We’ve all been there. That juncture where we had to choose our vocation and how some of us ‘chose’ the path of STEM (Science, Technology, Engineering and Maths). The Indian education system, as we all know it, is mostly STEM-oriented.
#EngineersDay Throw a stone at a crowd.
There’s 90% chance that it will fall on an Engineer’s head.
— Aakriti Verma (@Aakriti_verma6) September 15, 2016
We’ve heard of how India is booming with engineering/medicine graduates and how a significant number of them remain unemployed. The decreasing skill sets, entrance coaching centres springing up in every city in the country, the increasing number of suicides… all of these are seemingly connected. Now, this is mostly due to the ignorance and stigma surrounding other vocations.
There’s a general notion in the society that engineering and medicine are elite courses as compared to the arts and humanities and the typical Indian parent wants their children to be either one of those. For all I know, maybe even both! And if you manage to enlist yourself in the arts and humanities stream you might have faced these cliched questions and ‘opinions’:
It is disheartening to see how children are shoved into IIT-JEE coaching centres even before they realise what interests them. Give them a chance at choosing what they want to do with their life! As someone who is pursuing a degree in engineering, I’m half-hearted about what I am doing, honestly. But on the bright side, I’m nearly through with it. There must be hundreds and thousands of people who might be able to relate to this dilemma, and it’s high time the stigma surrounding the arts and humanities courses be cleared.
People associate an arts/humanities degree as something weaker or less relevant than a degree in engineering. Honestly, I am baffled as to why it is so. There’s absolutely nothing wrong in pursuing arts if you actually wanna do it. Would you rather take up engineering half-heartedly and end up doing something totally different like banking or would you be content and happy in pursuing a degree in a language that you like or maybe even history?
I believe that the arts and humanities courses are as prestigious as engineering and medicine courses. In humanities, you learn about what makes us human, how we adapt and develop, and issues about all the other aspects of humanity. And coming to arts, there are a plethora of options available. Theatre, painting, sculpting, fashion, music, dance, you name it! Now, why should there be a disparity? Instead of shunning them, why not encourage them? The world doesn’t only require engineers and doctors!
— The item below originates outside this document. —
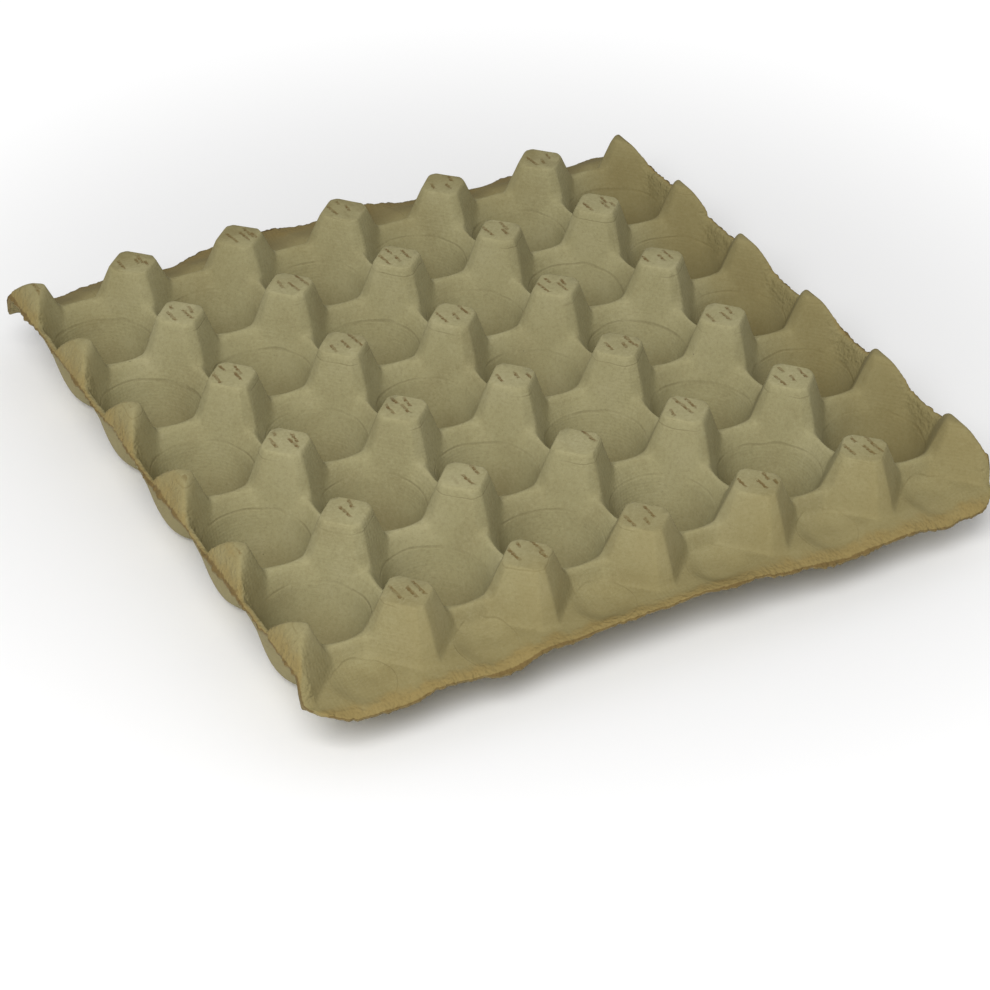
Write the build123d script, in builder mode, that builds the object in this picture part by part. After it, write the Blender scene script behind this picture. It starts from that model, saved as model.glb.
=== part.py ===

People, or at least Indians, assume arts/humanities as a safer option or something like a plan B if engineering doesn’t work out well. Why not make it a plan A if the student wants to actually follow his passion? Then there’s that misconception about the value for these degrees being less. Most of the Govt. and Civil jobs are performed by people who’ve pursued the arts-humanities stream, and we do have renowned fashion designers and lawyers in the country. Moreover, there is that preconceived notion of engineering placements. Just get into an engineering college and you’ll get placed! At the end of the day, it only depends on the skillset of the individuals and how they can present themselves.
To sum it up, try not to succumb to your career as defined by your parents or your neighbourhood aunty. If you are interested in the technical side of things, good for you. If you aren’t, that’s also great because you might shine in the avenues offered by art or humanities.
And a word to the parents, try not to oppress your child’s choices, instead support them in their endeavours to follow their interests and passion. It’s their life and not yours.